* [Data rows]

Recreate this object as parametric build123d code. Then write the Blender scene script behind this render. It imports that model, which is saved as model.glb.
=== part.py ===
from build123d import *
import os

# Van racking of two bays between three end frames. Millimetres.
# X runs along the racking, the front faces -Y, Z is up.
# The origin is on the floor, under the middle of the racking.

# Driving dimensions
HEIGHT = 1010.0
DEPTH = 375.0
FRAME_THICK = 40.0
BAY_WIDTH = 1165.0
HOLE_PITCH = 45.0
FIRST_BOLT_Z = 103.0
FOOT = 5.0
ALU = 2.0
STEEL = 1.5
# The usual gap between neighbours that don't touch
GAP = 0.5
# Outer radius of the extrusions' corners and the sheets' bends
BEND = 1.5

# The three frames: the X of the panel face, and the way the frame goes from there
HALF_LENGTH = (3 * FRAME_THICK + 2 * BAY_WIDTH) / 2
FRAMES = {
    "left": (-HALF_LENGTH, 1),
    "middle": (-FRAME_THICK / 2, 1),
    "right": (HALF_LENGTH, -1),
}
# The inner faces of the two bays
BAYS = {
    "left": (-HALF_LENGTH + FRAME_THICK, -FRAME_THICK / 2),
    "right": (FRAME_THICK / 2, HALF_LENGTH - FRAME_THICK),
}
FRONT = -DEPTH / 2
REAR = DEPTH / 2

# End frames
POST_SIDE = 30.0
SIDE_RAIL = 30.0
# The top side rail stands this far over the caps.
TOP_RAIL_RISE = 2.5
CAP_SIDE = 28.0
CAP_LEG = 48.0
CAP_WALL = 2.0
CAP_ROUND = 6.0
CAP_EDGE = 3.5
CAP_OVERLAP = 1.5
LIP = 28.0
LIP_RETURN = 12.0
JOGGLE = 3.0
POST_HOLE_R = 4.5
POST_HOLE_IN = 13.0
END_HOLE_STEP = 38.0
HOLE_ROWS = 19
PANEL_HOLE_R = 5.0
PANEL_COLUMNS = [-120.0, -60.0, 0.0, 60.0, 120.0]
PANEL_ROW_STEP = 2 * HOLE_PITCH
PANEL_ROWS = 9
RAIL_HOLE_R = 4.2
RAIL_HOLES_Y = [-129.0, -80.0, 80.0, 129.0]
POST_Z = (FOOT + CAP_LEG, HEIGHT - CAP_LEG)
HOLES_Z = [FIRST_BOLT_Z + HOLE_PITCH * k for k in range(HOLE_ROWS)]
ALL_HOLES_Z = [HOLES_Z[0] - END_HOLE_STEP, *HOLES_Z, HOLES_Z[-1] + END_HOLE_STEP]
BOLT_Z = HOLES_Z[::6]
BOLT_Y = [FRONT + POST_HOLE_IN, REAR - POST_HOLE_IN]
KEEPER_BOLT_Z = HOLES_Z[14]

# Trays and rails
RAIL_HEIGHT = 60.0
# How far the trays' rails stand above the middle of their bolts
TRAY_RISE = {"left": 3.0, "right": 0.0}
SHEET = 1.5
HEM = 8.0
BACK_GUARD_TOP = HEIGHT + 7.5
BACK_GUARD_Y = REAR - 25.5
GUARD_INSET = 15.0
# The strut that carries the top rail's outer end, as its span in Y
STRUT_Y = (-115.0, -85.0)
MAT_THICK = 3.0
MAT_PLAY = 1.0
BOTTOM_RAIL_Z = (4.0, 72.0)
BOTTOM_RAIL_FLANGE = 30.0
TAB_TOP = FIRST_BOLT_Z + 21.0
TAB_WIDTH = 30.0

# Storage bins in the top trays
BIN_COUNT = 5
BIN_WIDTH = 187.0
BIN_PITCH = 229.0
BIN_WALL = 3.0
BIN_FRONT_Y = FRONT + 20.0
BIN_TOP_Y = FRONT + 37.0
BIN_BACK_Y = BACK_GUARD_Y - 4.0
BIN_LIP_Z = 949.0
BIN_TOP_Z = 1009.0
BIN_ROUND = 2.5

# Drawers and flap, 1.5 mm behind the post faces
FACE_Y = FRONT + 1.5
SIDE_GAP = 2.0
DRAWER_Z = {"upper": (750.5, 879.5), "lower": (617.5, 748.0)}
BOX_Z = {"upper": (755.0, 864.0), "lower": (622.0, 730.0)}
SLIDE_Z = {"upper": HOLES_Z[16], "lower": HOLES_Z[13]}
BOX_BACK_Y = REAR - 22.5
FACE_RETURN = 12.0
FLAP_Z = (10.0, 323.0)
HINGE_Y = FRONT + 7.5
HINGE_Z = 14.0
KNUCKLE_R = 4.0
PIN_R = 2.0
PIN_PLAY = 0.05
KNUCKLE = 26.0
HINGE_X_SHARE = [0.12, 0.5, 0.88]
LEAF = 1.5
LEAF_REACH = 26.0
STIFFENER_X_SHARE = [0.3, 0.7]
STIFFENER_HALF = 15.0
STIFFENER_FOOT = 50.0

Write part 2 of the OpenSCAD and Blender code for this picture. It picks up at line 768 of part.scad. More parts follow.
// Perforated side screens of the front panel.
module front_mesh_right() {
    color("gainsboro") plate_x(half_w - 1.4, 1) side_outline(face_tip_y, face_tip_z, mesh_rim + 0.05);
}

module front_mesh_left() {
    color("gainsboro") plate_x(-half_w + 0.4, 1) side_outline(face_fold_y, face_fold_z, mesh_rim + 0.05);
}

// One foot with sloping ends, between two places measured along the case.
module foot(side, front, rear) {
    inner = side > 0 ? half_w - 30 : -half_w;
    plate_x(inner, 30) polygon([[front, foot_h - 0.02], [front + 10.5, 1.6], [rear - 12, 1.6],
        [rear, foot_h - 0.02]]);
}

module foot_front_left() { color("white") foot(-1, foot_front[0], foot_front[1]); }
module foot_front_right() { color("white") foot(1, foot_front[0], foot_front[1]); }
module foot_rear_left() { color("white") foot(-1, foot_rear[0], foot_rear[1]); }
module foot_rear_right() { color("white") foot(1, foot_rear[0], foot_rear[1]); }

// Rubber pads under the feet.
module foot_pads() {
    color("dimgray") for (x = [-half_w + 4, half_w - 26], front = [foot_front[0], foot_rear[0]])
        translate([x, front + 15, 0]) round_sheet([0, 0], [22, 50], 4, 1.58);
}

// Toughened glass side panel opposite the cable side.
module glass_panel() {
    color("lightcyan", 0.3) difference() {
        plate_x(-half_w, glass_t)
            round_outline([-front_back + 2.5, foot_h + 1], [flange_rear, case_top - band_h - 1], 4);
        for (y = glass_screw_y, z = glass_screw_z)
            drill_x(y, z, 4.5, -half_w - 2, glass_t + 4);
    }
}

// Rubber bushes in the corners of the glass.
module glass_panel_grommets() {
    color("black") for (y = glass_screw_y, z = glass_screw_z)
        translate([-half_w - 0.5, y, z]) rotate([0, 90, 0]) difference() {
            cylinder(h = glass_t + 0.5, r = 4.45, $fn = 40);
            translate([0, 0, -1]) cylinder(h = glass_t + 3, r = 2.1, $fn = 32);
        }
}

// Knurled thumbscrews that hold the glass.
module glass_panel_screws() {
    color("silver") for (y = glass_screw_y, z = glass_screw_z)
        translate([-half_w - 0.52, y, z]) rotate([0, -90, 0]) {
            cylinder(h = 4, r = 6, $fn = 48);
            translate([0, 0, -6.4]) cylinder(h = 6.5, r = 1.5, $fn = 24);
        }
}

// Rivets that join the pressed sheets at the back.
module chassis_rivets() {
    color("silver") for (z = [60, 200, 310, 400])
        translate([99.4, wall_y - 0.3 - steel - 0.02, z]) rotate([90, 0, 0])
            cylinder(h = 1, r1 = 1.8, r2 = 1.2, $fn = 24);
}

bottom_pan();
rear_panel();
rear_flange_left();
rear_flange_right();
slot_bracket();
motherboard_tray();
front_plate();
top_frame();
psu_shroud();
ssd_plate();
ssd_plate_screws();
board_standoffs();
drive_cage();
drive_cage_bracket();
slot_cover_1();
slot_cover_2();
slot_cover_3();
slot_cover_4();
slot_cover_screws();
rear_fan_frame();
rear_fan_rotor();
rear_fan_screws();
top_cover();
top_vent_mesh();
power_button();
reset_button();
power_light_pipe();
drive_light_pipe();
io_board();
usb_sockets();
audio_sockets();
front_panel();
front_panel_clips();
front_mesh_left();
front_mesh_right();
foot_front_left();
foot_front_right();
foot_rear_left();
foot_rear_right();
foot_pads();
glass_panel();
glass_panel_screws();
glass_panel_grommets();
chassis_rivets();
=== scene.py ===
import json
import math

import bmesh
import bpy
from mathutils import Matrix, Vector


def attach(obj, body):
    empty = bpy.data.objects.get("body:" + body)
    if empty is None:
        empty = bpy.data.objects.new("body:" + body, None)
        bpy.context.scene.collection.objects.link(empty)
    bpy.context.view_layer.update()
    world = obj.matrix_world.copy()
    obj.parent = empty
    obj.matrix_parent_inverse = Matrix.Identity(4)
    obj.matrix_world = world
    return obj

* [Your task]
Everything from the first line through the line containing "KEEPER_BOLT_Z = HOLES_Z[14]" should be quoted exactly, and nothing beyond it.

* [Answer in full]
Recreate this object as parametric build123d code. Then write the Blender scene script behind this render. It imports that model, which is saved as model.glb.
=== part.py ===
from build123d import *
import os

# Van racking of two bays between three end frames. Millimetres.
# X runs along the racking, the front faces -Y, Z is up.
# The origin is on the floor, under the middle of the racking.

# Driving dimensions
HEIGHT = 1010.0
DEPTH = 375.0
FRAME_THICK = 40.0
BAY_WIDTH = 1165.0
HOLE_PITCH = 45.0
FIRST_BOLT_Z = 103.0
FOOT = 5.0
ALU = 2.0
STEEL = 1.5
# The usual gap between neighbours that don't touch
GAP = 0.5
# Outer radius of the extrusions' corners and the sheets' bends
BEND = 1.5

# The three frames: the X of the panel face, and the way the frame goes from there
HALF_LENGTH = (3 * FRAME_THICK + 2 * BAY_WIDTH) / 2
FRAMES = {
    "left": (-HALF_LENGTH, 1),
    "middle": (-FRAME_THICK / 2, 1),
    "right": (HALF_LENGTH, -1),
}
# The inner faces of the two bays
BAYS = {
    "left": (-HALF_LENGTH + FRAME_THICK, -FRAME_THICK / 2),
    "right": (FRAME_THICK / 2, HALF_LENGTH - FRAME_THICK),
}
FRONT = -DEPTH / 2
REAR = DEPTH / 2

# End frames
POST_SIDE = 30.0
SIDE_RAIL = 30.0
# The top side rail stands this far over the caps.
TOP_RAIL_RISE = 2.5
CAP_SIDE = 28.0
CAP_LEG = 48.0
CAP_WALL = 2.0
CAP_ROUND = 6.0
CAP_EDGE = 3.5
CAP_OVERLAP = 1.5
LIP = 28.0
LIP_RETURN = 12.0
JOGGLE = 3.0
POST_HOLE_R = 4.5
POST_HOLE_IN = 13.0
END_HOLE_STEP = 38.0
HOLE_ROWS = 19
PANEL_HOLE_R = 5.0
PANEL_COLUMNS = [-120.0, -60.0, 0.0, 60.0, 120.0]
PANEL_ROW_STEP = 2 * HOLE_PITCH
PANEL_ROWS = 9
RAIL_HOLE_R = 4.2
RAIL_HOLES_Y = [-129.0, -80.0, 80.0, 129.0]
POST_Z = (FOOT + CAP_LEG, HEIGHT - CAP_LEG)
HOLES_Z = [FIRST_BOLT_Z + HOLE_PITCH * k for k in range(HOLE_ROWS)]
ALL_HOLES_Z = [HOLES_Z[0] - END_HOLE_STEP, *HOLES_Z, HOLES_Z[-1] + END_HOLE_STEP]
BOLT_Z = HOLES_Z[::6]
BOLT_Y = [FRONT + POST_HOLE_IN, REAR - POST_HOLE_IN]
KEEPER_BOLT_Z = HOLES_Z[14]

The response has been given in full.